Traditional measurements of such things as harmonic distortion, frequency response, and power output can reveal many things a product is doing imperfectly, but there have never been any generally accepted guidelines for equating the measurements with the way they affect the reproduced sound. And there was strong evidence that many of the things people were hearing were not being measured at all.
Subjective reviewing simply skirts the question of how objective test results relate to what we hear, endeavoring to describe what the reproducing system sounds like.
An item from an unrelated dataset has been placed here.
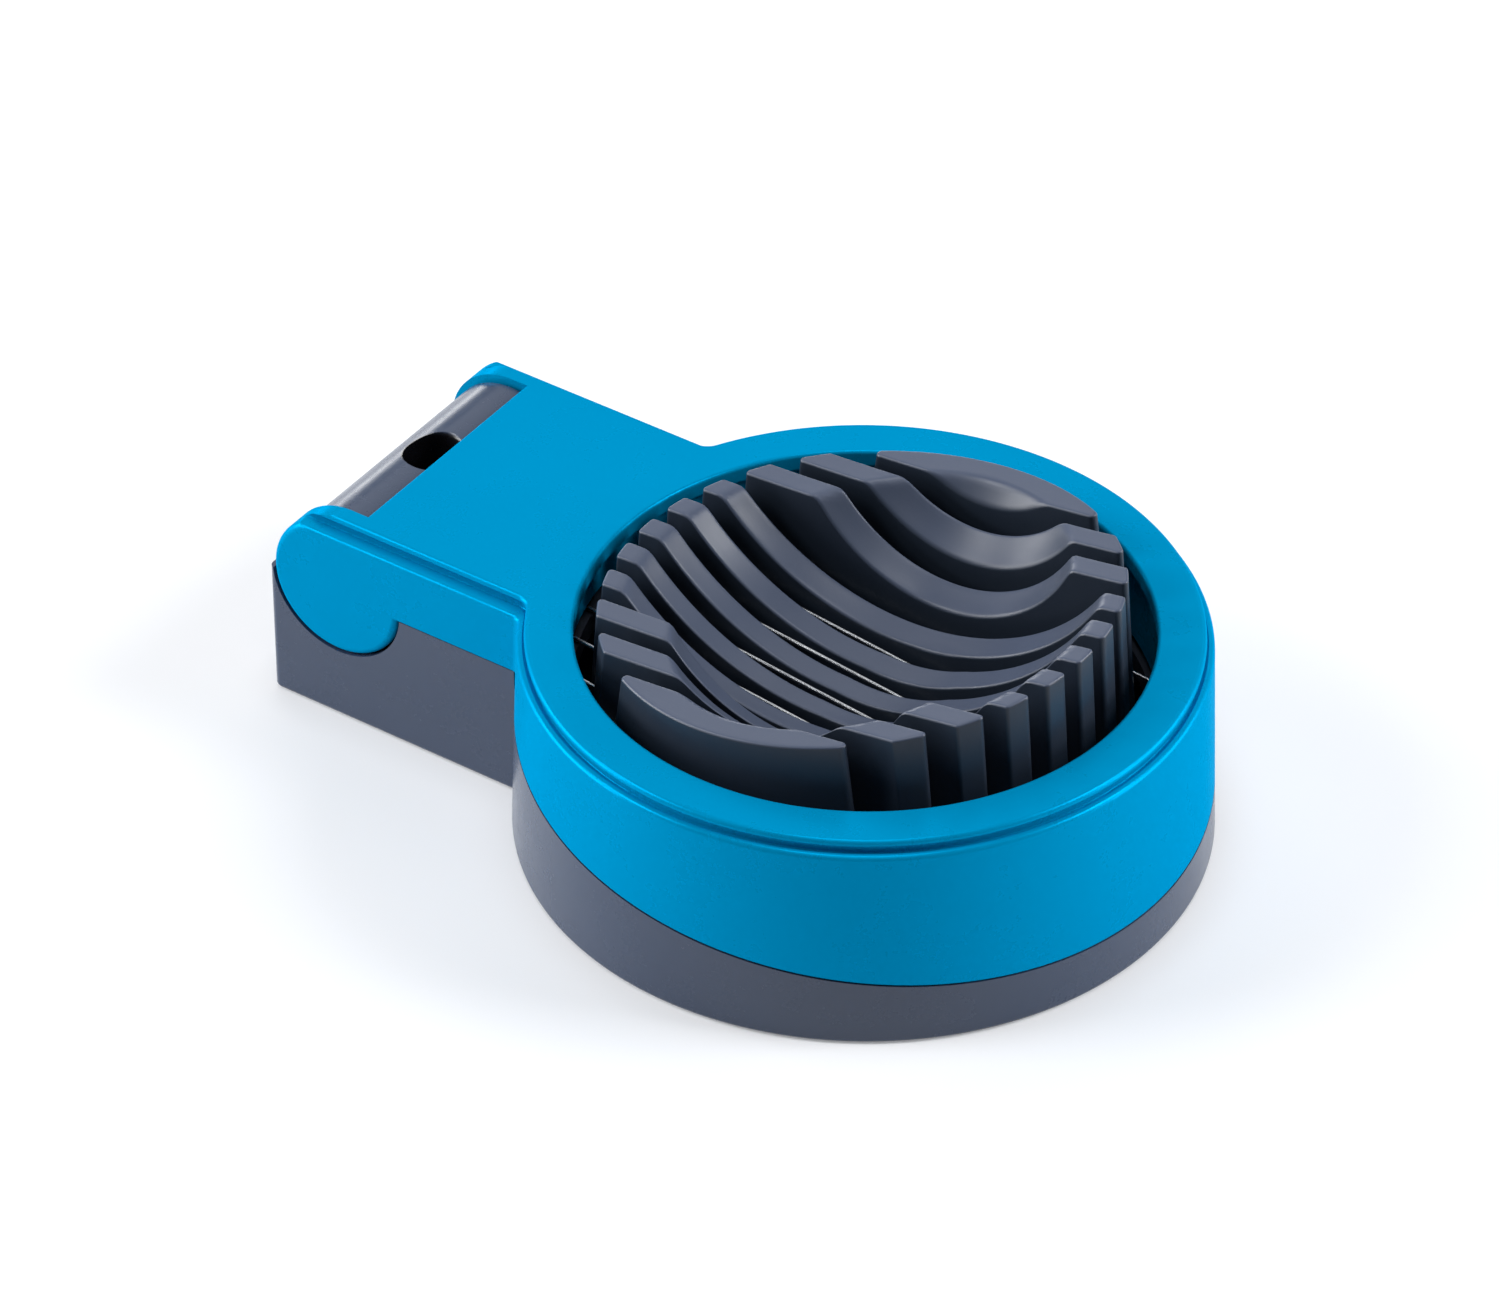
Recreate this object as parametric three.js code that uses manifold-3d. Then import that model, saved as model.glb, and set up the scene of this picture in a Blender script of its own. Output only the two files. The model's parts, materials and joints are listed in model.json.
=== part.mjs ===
// Hinged egg slicer: a two-part plastic body with a ribbed egg tray in the base and ten
// stretched wires in the lid. Millimetres, +Z up. The origin is the centre of the round
// drum on the flat underside. The hinge is at -X and the free tip of the lid at +X.
import * as THREE from 'three';
import { mergeVertices } from 'three/addons/utils/BufferGeometryUtils.js';
import Module from 'manifold-3d';

const wasm = await Module();
wasm.setup();

// ---- driving dimensions ----
const GAP = 0.3;                 // clearance between separate pieces
const WALL = 2.2;                // wall of both mouldings
const FACETS = 72;               // sides of the large round surfaces
const HOLE_FACETS = 20;          // sides of small holes and lugs
const SCREW_FACETS = 12;

const RING_R = 43.6;             // drum radius at the lid's ledge
const DRAFT = 0.035;             // how much the drum grows for each mm below the ledge
const LEDGE_Z = 28.6;            // low step round the edge of the lid
const TOP_Z = 30.3;              // top face of the lid
const STEP_IN = 1.0;             // width of that step round the drum
const NECK_STEP_IN = 2.0;        // width of that step along the neck
const EDGE_ROUND = 0.9;          // rounding of the lid's outer edge
const PANEL_ROUND = 0.7;         // rounding of the raised panel's edge
const OPENING_R = 36.4;          // round opening in the lid, round the egg tray
const NECK_HALF = 21.6;          // half-width of the lid's neck
const BASE_NECK_HALF = 21.4;     // half-width of the base's neck
const NECK_SEAM_Z = 19.8;        // lower edge of the lid's neck
const SEAM_Z = 12.4;             // joint between lid and base at the drum's centre
const SEAM_FALL = 0.12;          // fall of that joint towards the tip, per mm
const CEILING_Z = 27.8;          // inner face of the lid's top
const RIM_CEILING_Z = 26.0;      // inner face of the lid under the ledge

const HINGE_X = -66.8;
const HINGE_Z = 20.5;
const EAR_R = 9.8;               // the lid's two hinge ears
const EAR_INNER = 17.2;          // inner face of an ear, from the middle
const KNUCKLE_R = 8.9;           // the base's knuckle, between the ears
const LID_END_X = -64.6;         // edge of the lid's top plate beside the knuckle
const BACK_X = -77.6;            // end wall of the base
const PIN_R = 2.4;
const PIN_FROM = 10;             // a stub pin's two ends, from the middle
const PIN_TO = 19.8;
const HANG_HOLE_R = 4;
const POCKET_BACK_X = -74;       // hollows in the underside of the knuckle, beside the hole
const POCKET_INNER = 5.6;
const POCKET_OUTER = 15;
const POCKET_TOP_Z = 15.5;

const FLOOR = 2.6;               // thickness of the base's floor
const PAD_R = 5;
const PAD_DEPTH = 1.2;
const PAD_PLACES = [[29, 22], [29, -22], [-50, 14], [-50, -14]];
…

But what should it sound like? The pat answer, of course, is that it should sound like "the real thing," but it's a bit more complicated than that. If the system itself is accurate, it will reproduce what is on the recording. And if the recording itself isn't an accurate representation of the original sound, an accurate sound won't sound realistic. But what does the recording sound like? That's hard to tell, because you can't judge the fidelity of a recording without playing it, and you can't judge the fidelity of the reproducing system without listening to it---usually by playing a recording through it. Since each is used to judge the other, it is difficult to tell much about either, except whether their combination sounds "real." But it can be done.
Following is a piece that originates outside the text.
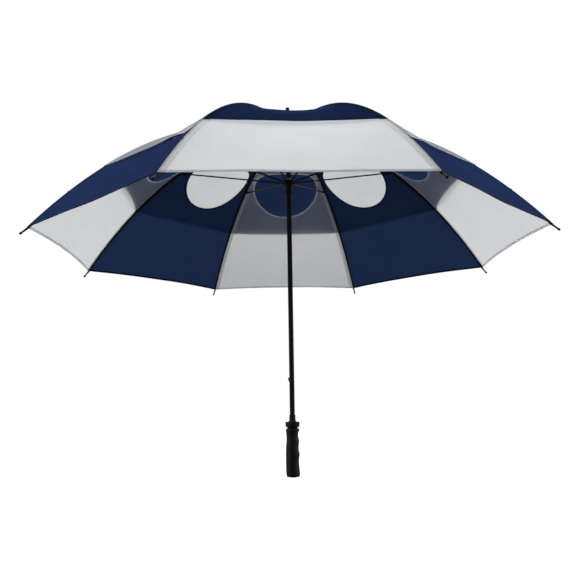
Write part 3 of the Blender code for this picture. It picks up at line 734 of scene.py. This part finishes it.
def stretcher():
    """A pressed channel with a fork at the rib and a flattened eye at the runner."""
    shape = Shape()
    channel = [(-0.0018, -0.0016), (0.0018, -0.0016), (0.0018, 0.0016), (0.0013, 0.0016), (0.0013, -0.0011),
               (-0.0013, -0.0011), (-0.0013, 0.0016), (-0.0018, 0.0016)]
    stations = np.linspace(0.0290, LINK - 0.0070, 12)
    shape.grid(np.array([[(x, y, z) for y, z in channel] for x in stations]), wrap=True, ends=True)
    for side in (-1, 1):
        low, high = sorted((side * 0.0029, side * 0.0039))
        prism(shape, tongue(0.0305, 0.0023, 0.0018), low, high)
    prism(shape, [(0.0262, -0.0019), (0.0330, -0.0018), (0.0330, -0.0010), (0.0262, -0.0010)], -0.0039, 0.0039)
    prism(shape, [(0.0262, -0.0019), (0.0285, -0.0019), (0.0285, 0.0017), (0.0262, 0.0017)], -0.0039, 0.0039)
    eye = [(LINK - x, z) for x, z in tongue(0.0100, 0.0023, 0.0014)]
    prism(shape, eye, -0.0011, 0.0011)
    prism(shape, [(LINK - 0.0160, -0.0014), (LINK - 0.0066, -0.0014), (LINK - 0.0066, 0.0012), (LINK - 0.0160, 0.0006)],
          -0.0013, 0.0013)
    place = down_slope(KNEE, math.pi - OPEN_ANGLE)
    turned = Shape()
    points = [place @ Vector(p) for p in np.concatenate(shape.points)]
    return turned.add(points, shape.faces, 0)


def tip():
    """The rib's rounded end, with the thread that holds the canopy's corner in its groove."""
    start = rib_point(RIB_END * RIM_RADIUS)
    slope = math.atan2(start[1] - RIM_Z, RIM_RADIUS - start[0])
    length = math.dist(start, (RIM_RADIUS, RIM_Z))
    shape = Shape()
    revolve_along(shape, smooth_profile([
        (0, 0.0002, 0), (0.0023, 0.0002, 0), (0.0026, 0.0005, 0), (0.0026, 0.0032, 0), (0.0022, 0.0038, 1),
        (0.0021, length - 0.0078, 1), (0.0022, length - 0.0062, 1), (0.0027, length - 0.0050, 1),
        (0.0030, length - 0.0030, 1), (0.0027, length - 0.0012, 1), (0.0016, length - 0.0003, 1), (0, length, 0),
    ]), start, slope, 24)
    turn = np.linspace(0, 2 * math.pi, 18, endpoint=False)
    place = down_slope(start, slope)
    for step in range(5):
        loop = [place @ Vector((0.0046 + step * 0.0006, 0.0025 * math.cos(a), 0.0025 * math.sin(a))) for a in turn]
        tube(shape, loop, 0.00030, 6, 1, closed=True)
    return shape


def build_ribs():
    inner, outer, link, end = inner_rib(), outer_rib(), stretcher(), tip()
    for number in range(1, RIBS + 1):
        turn = turn_to(number)
        piece = inner.make(f"rib_inner_{number}_rod", [ROD_RESIN, LINK_PAINT, BLACK_THREAD], turn=turn)
        keep(piece, f"rib_inner_{number}", f"rib_inner_{number}")
        piece = outer.make(f"rib_outer_{number}_rod", [ROD_RESIN, LINK_PAINT, BLACK_THREAD, STEEL], turn=turn)
        keep(piece, f"rib_outer_{number}", f"rib_outer_{number}")
        piece = link.make(f"stretcher_{number}_channel", [LINK_PAINT], turn=turn, bevel=0.0002)
        keep(piece, f"stretcher_{number}", f"stretcher_{number}")
        piece = end.make(f"rib_tip_{number}_cap", [LINK_PAINT, BLACK_THREAD], turn=turn)
        keep(piece, f"rib_outer_{number}", f"rib_tip_{number}")


# ---- Cloth ----
def dip(share, kind):
    x = share / kind["sag_at"]
    return RIM_RADIUS * kind["sag"] * (x * np.exp(1 - x)) ** kind["sag_power"]


def radius_at(s, u, kind):
    hem = RIM_RADIUS * (kind["middle"] + (kind["corner"] - kind["middle"]) * u * u)
    return PANEL_INNER + (hem - PANEL_INNER) * s


def half_width(radius):
    return radius * math.sin(HALF_PANEL) - SEAM_GAP / 2


def sheet_point(s, u, kind):
    """Points of a panel centred on +X, at shares s from crown to hem and u from rib to rib (-1 to 1)."""
    radius = radius_at(s, u, kind)
    half = half_width(radius)
    z = canopy_height(radius) + kind["lift"] - dip(radius / RIM_RADIUS, kind) * (1 - u * u)
    return np.stack([radius * math.cos(HALF_PANEL), u * half, z], -1)


def sheet_normal(s, u, kind):
    step = 0.0005
    down = sheet_point(s + step, u, kind) - sheet_point(s - step, u, kind)
    across = sheet_point(s, u + step, kind) - sheet_point(s, u - step, kind)
    normal = np.cross(down, across)
    return normal / np.linalg.norm(normal, axis=-1, keepdims=True)


def closed_reach(radius):
    """How far the cloth over a rib is from the shaft's axis once the umbrella is closed."""
    point = rib_point(radius)
    if radius < JOINT_RADIUS:
        start, end, near, far = CROWN, KNEE, CROWN[0], CLOSED_KNEE_RADIUS
    else:
        start, end, near, far = KNEE, tuple(rib_point(RIM_RADIUS)), CLOSED_KNEE_RADIUS, CLOSED_TIP_RADIUS
    chord = np.subtract(end, start)
    length = np.linalg.norm(chord)
    along = np.dot(point - start, chord) / length
    bow = (chord[0] * (point[1] - start[1]) - chord[1] * (point[0] - start[0])) / length
    return near + (far - near) * along / length + bow + RIB_OFFSET


def strip_width(radius):
    """Width of the cloth beside a rib that keeps to that rib as the umbrella closes."""
    return min((closed_reach(radius)) * math.tan(HALF_PANEL) + 0.0020, 0.92 * half_width(radius))


def hem_share(kind):
    """Share of a panel's length at which its hem is stitched."""
    return 1 - HEM_STITCH / (kind["corner"] * RIM_RADIUS)


def joint_share(kind):
    return (JOINT_RADIUS - PANEL_INNER) / (kind["corner"] * RIM_RADIUS - PANEL_INNER)


def middle_line(kind):
    """Shares and distances along a panel's middle from the centre of its round hole."""
    shares = np.linspace(0.0, 1.0, 801)
    points = sheet_point(shares, np.zeros_like(shares), kind)
    run = np.concatenate([[0.0], np.cumsum(np.linalg.norm(np.diff(points, axis=0), axis=1))])
    radii = radius_at(shares, 0.0, kind)
    return shares, run - np.interp(HOLE_AT * RIM_RADIUS, radii, run), run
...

Even after more than 116 years of technological advancement (footnote 1), today's almost-perfect sound reproduction still cannot duplicate the sound of "the real thing" well enough to fool someone who has learned to listen analytically---a trained listener. But the goal of literal realism, or "accuracy," remains the standard against which a subjective reviewer evaluates any audio product design.
The casual audiophile hears reproduced sound as a whole, and judges its quality according to whether it sounds "good." Many reviewers never reach that stage of perception because---convinced by their measurements that all competing products sound "essentially the same"---they never make the effort to listen critically to reproduced sound. The reason a subjective reviewer hears more than the "objective" reviewer is not that his auditory equipment is superior. It's because he has accepted the premise that identical measurements do not necessarily ensure identical sound, and has trained himself to hear the differences when they exist.
The experienced listener does not just hear the totality of reproduced sound. He hears into it, observing how the component or system handles a variety of sonic attributes which make up the whole. Instead of simply "all the highs and all the lows," he may hear a coloration that his experience has shown to indicate a treble peak. Or he may hear a lengthening of normally brief bass notes which he has learned to equate with a low-frequency resonance or a lack of woofer damping. Of course, both these problems would be revealed by measurements, but equating their measured severity with their adverse effects on the sound is another matter. To do that, we need words to attach to these effects. Those words are what we call subjective terminology.
The language of subjectivity has been around since before Edison. Musicians have long been familiar with terms like "mellow," "strident," "rich," and "euphonic," but the advent of reproduced music introduced new kinds of sonic qualities for which new descriptive terms were needed. The 1953 Radiotron Designer's Handbook---for its time, the "bible" of electronics design---listed more than 70 terms, most of which are still in use today.